When Hillary Clinton explained to the Council on Foreign Relations why she voted to authorize lethal force to disarm Saddam Hussein’s Iraq, she concluded that “the most important” reason to intervene were “our children, our future grandchildren, all the children who deserve from this generation of leadership the same commitment to building a safer, more secure world that we inherited from the last generation.” Clinton thus reinforced her interventionist impulses with her lifelong advocacy for women and children at home and abroad.

While Trump’s impulse to save “beautiful babies” might be a welcome change of tone for him and his administration; the desire to protect the innocent springs from humane sentiments.

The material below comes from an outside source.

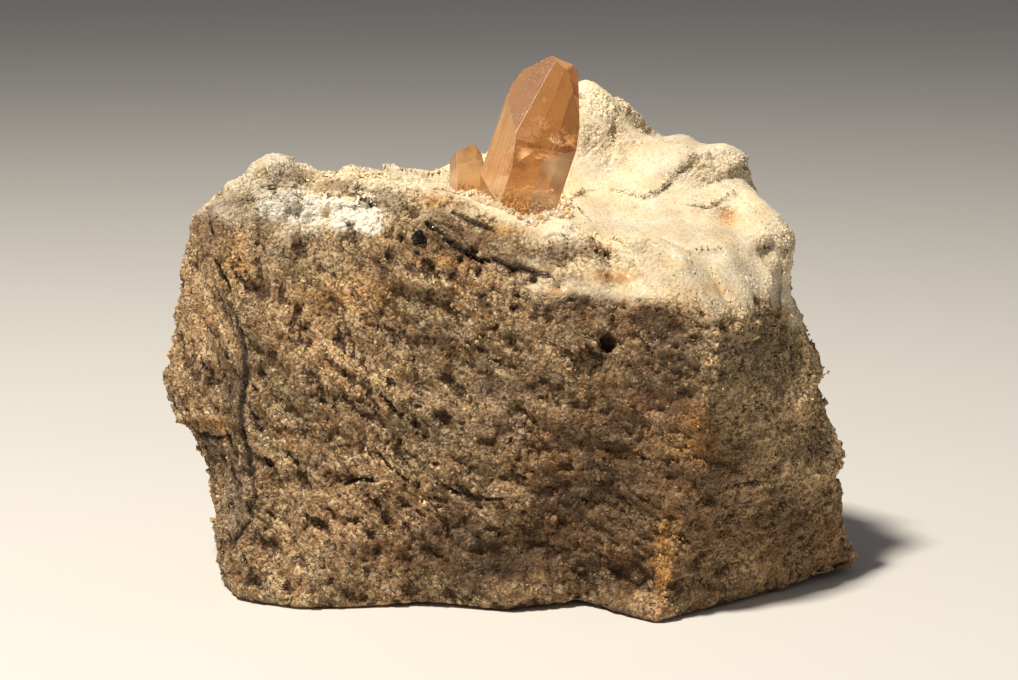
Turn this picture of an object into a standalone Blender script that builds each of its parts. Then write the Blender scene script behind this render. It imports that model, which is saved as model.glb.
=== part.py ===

But in empowering one man to act as a vengeful father, Americans abjure their democratic duties. Arthur M. Schlesinger, Jr., Kennedy’s court historian, explained how the “imperial presidency” had severed the checks and balances that traditionally subjected the executive’s war-making powers to democratic scrutiny. The paternal presidency has made American citizens, including those who cherish liberal values such as international norms and human rights, similarly docile.

As President Trump opts for spectacular shows of force in Syria, Afghanistan, and Korea, Americans would do well to tell their representatives that military actions, including standoff air or missile strikes, apart from threats to “the United States, its territories or possessions, or its armed forces,” warrant vigorous public debate.